Image for representational purpose only. (Photo | Pixabay)
Image for representational purpose only. (Photo | Pixabay)

Scientists censor big-bang naysayers

A rejected paper indicates that the data from the galaxy-quasar pair confirmed the redshift periodicity, which counters the Big Bang theory and goes against the expanding model of the universe.

There is much resentment among a section of astronomers and astrophysicists globally over science journals and websites rejecting their research questioning the Big Bang theory. The theory suggests that the universe, as we know it, was born out of a massive explosion from a microscopic, but highly dense point in a vacuum—called ‘Singularity’—about 13.8 billion years ago.

From the 1960s onwards, some astronomers and astrophysicists have questioned the credibility of the Big Bang theory and the expanding universe model. Their research, based on scientific reasoning, suggests that the universe is not expanding. A rejected paper on which Prof Sisir Roy of Bengaluru-based National Institute of Advanced Studies worked, indicates that the data from the galaxy-quasar pair confirmed the redshift periodicity, which counters the Big Bang theory and goes against the expanding model of the universe. American astronomer Prof Halton Arp observed this first in the 1960s. According to the Big Bang hypothesis, quasars are considered objects at farthest distances than the galaxies, suggesting universal expansion.

The opposition to anti-Big Bang theorists is through rejections of their papers. At least 24 astronomers and astrophysicists from 10 countries, including reputed astrophysicist Jayant V Narlikar of Inter-University Centre for Astronomy and Astrophysics, Prof Sisir Roy, and Prof Amitabha Ghosh of Indian National Science Academy (INSA)—protested the censorship of papers critical of the Big Bang hypothesis by the Cornell University’s open pre-print website arXiv. Such censorship only obstructs science.

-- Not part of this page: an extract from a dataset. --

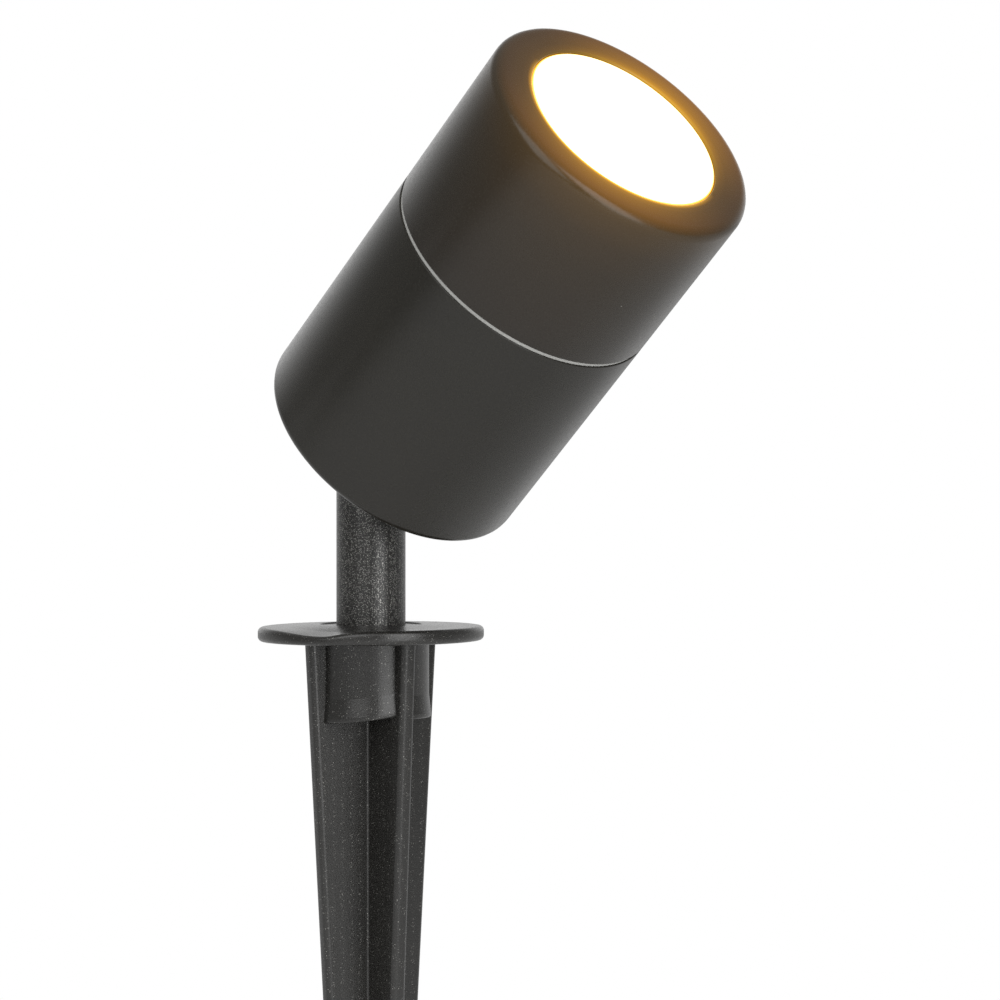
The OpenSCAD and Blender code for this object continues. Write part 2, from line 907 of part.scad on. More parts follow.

This is reminiscent of the Church’s opposition to the heliocentric theory and the treatment meted out to Copernicus and Galileo in the 15th and 17th centuries, respectively, for suggesting that the Earth goes around the Sun and not vice-versa. Shockingly, the opposition to the Big Bang theory critiques is not from the Church, but scientists themselves. So, Arp’s statement needs to be replayed: “Of course, if one ignores contradictory observations, one can claim to have an ‘elegant’ or ‘robust’ theory. But it isn’t science.”